Task objective: Every line of the material that follows must be printed again exactly.

Data listing:

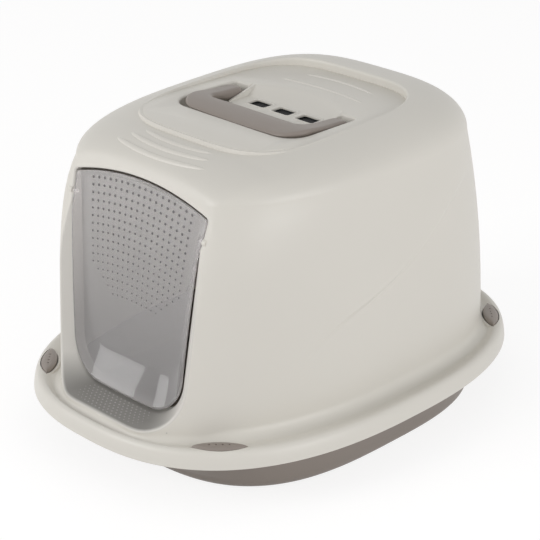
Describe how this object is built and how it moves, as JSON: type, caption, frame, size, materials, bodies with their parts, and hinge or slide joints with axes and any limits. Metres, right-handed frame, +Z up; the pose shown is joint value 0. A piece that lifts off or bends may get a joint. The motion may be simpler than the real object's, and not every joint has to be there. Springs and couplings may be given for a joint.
{
  "type": "hooded cat litter box",
  "caption": "Oval covered litter tray with a domed hood, a clear swinging entrance flap, a recessed folding carry handle, roof vents over a filter and rocking rim clips.",
  "frame": {"origin": "on the floor, under the middle of the rim", "axes": "+Z up, -Y towards the entrance flap, +X to the right-hand side of someone who looks along +Y at the entrance"},
  "size_m": [0.435, 0.58, 0.3643],
  "materials": {
    "tray": "satin moulded taupe plastic",
    "hood": "satin moulded warm grey plastic",
    "flap": "clear, slightly smoky plastic",
    "handle": "satin moulded taupe plastic",
    "clip": "satin moulded taupe plastic",
    "holder": "satin moulded warm grey plastic",
    "filter": "black carbon foam"
  },
  "bodies": {
    "base": {"tray": "tray"},
    "cover": {"hood": "hood"},
    "flap": {"door_flap": "flap"},
    "handle": {"carry_handle": "handle"},
    "clip_front_left": {"latch_front_left": "clip"},
    "clip_front_right": {"latch_front_right": "clip"},
    "clip_rear_left": {"latch_rear_left": "clip"},
    "clip_rear_right": {"latch_rear_right": "clip"},
    "filter": {"filter_holder": "holder", "carbon_filter": "filter"}
  },
  "joints": [
    {"name": "hood_lift", "type": "slide", "parent": "base", "child": "cover", "axis": [0, 0, 1], "range_m": [0, 0.25]},
    {"name": "door_swing", "type": "hinge", "parent": "cover", "child": "flap", "pos_m": [0, -0.207, 0.2835], "axis": [1, 0, 0], "range_deg": [-80, 80]},
    {"name": "handle_swing", "type": "hinge", "parent": "cover", "child": "handle", "pos_m": [0, 0.012, 0.347], "axis": [-1, 0, 0], "range_deg": [0, 90]},
    {"name": "latch_front_left_rock", "type": "hinge", "parent": "cover", "child": "clip_front_left", "pos_m": [-0.13965, -0.22424, 0.0686], "axis": [-0.7071, 0.7071, 0], "range_deg": [0, 15]},
    {"name": "latch_front_right_rock", "type": "hinge", "parent": "cover", "child": "clip_front_right", "pos_m": [0.13965, -0.22424, 0.0686], "axis": [-0.7071, -0.7071, 0], "range_deg": [0, 15]},
    {"name": "latch_rear_left_rock", "type": "hinge", "parent": "cover", "child": "clip_rear_left", "pos_m": [-0.13965, 0.22424, 0.0686], "axis": [0.7071, 0.7071, 0], "range_deg": [0, 15]},
    {"name": "latch_rear_right_rock", "type": "hinge", "parent": "cover", "child": "clip_rear_right", "pos_m": [0.13965, 0.22424, 0.0686], "axis": [0.7071, -0.7071, 0], "range_deg": [0, 15]},
    {"name": "filter_slide", "type": "slide", "parent": "cover", "child": "filter", "axis": [0, 1, 0], "range_m": [0, 0.05]}
  ]
}
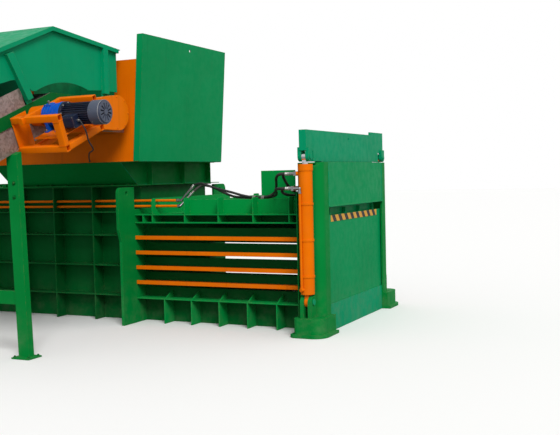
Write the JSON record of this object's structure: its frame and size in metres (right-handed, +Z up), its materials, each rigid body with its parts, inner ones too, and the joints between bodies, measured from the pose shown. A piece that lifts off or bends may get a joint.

Answer to this problem:
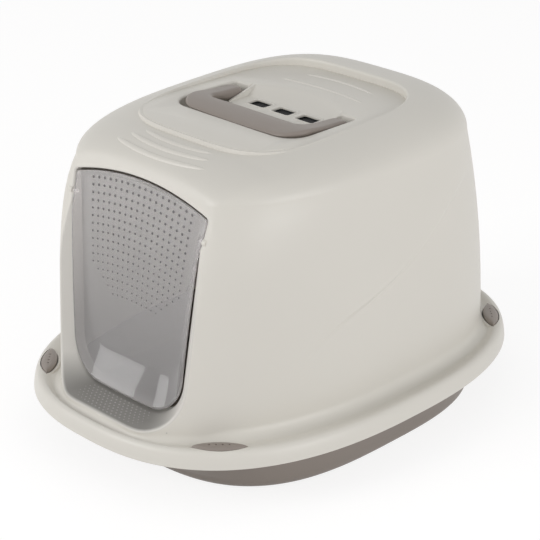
Describe how this object is built and how it moves, as JSON: type, caption, frame, size, materials, bodies with their parts, and hinge or slide joints with axes and any limits. Metres, right-handed frame, +Z up; the pose shown is joint value 0. A piece that lifts off or bends may get a joint. The motion may be simpler than the real object's, and not every joint has to be there. Springs and couplings may be given for a joint.
{
  "type": "hooded cat litter box",
  "caption": "Oval covered litter tray with a domed hood, a clear swinging entrance flap, a recessed folding carry handle, roof vents over a filter and rocking rim clips.",
  "frame": {"origin": "on the floor, under the middle of the rim", "axes": "+Z up, -Y towards the entrance flap, +X to the right-hand side of someone who looks along +Y at the entrance"},
  "size_m": [0.435, 0.58, 0.3643],
  "materials": {
    "tray": "satin moulded taupe plastic",
    "hood": "satin moulded warm grey plastic",
    "flap": "clear, slightly smoky plastic",
    "handle": "satin moulded taupe plastic",
    "clip": "satin moulded taupe plastic",
    "holder": "satin moulded warm grey plastic",
    "filter": "black carbon foam"
  },
  "bodies": {
    "base": {"tray": "tray"},
    "cover": {"hood": "hood"},
    "flap": {"door_flap": "flap"},
    "handle": {"carry_handle": "handle"},
    "clip_front_left": {"latch_front_left": "clip"},
    "clip_front_right": {"latch_front_right": "clip"},
    "clip_rear_left": {"latch_rear_left": "clip"},
    "clip_rear_right": {"latch_rear_right": "clip"},
    "filter": {"filter_holder": "holder", "carbon_filter": "filter"}
  },
  "joints": [
    {"name": "hood_lift", "type": "slide", "parent": "base", "child": "cover", "axis": [0, 0, 1], "range_m": [0, 0.25]},
    {"name": "door_swing", "type": "hinge", "parent": "cover", "child": "flap", "pos_m": [0, -0.207, 0.2835], "axis": [1, 0, 0], "range_deg": [-80, 80]},
    {"name": "handle_swing", "type": "hinge", "parent": "cover", "child": "handle", "pos_m": [0, 0.012, 0.347], "axis": [-1, 0, 0], "range_deg": [0, 90]},
    {"name": "latch_front_left_rock", "type": "hinge", "parent": "cover", "child": "clip_front_left", "pos_m": [-0.13965, -0.22424, 0.0686], "axis": [-0.7071, 0.7071, 0], "range_deg": [0, 15]},
    {"name": "latch_front_right_rock", "type": "hinge", "parent": "cover", "child": "clip_front_right", "pos_m": [0.13965, -0.22424, 0.0686], "axis": [-0.7071, -0.7071, 0], "range_deg": [0, 15]},
    {"name": "latch_rear_left_rock", "type": "hinge", "parent": "cover", "child": "clip_rear_left", "pos_m": [-0.13965, 0.22424, 0.0686], "axis": [0.7071, 0.7071, 0], "range_deg": [0, 15]},
    {"name": "latch_rear_right_rock", "type": "hinge", "parent": "cover", "child": "clip_rear_right", "pos_m": [0.13965, 0.22424, 0.0686], "axis": [0.7071, -0.7071, 0], "range_deg": [0, 15]},
    {"name": "filter_slide", "type": "slide", "parent": "cover", "child": "filter", "axis": [0, 1, 0], "range_m": [0, 0.05]}
  ]
}
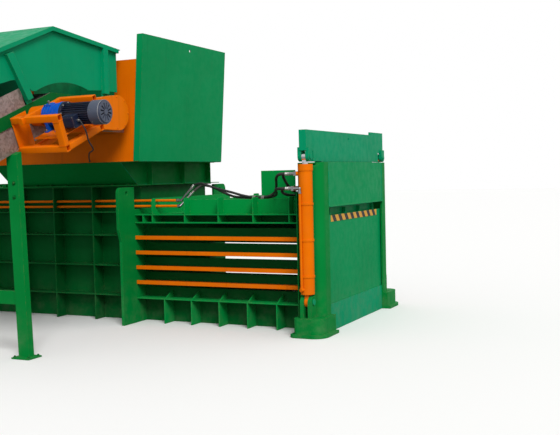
Write the JSON record of this object's structure: its frame and size in metres (right-handed, +Z up), its materials, each rigid body with its parts, inner ones too, and the joints between bodies, measured from the pose shown. A piece that lifts off or bends may get a joint.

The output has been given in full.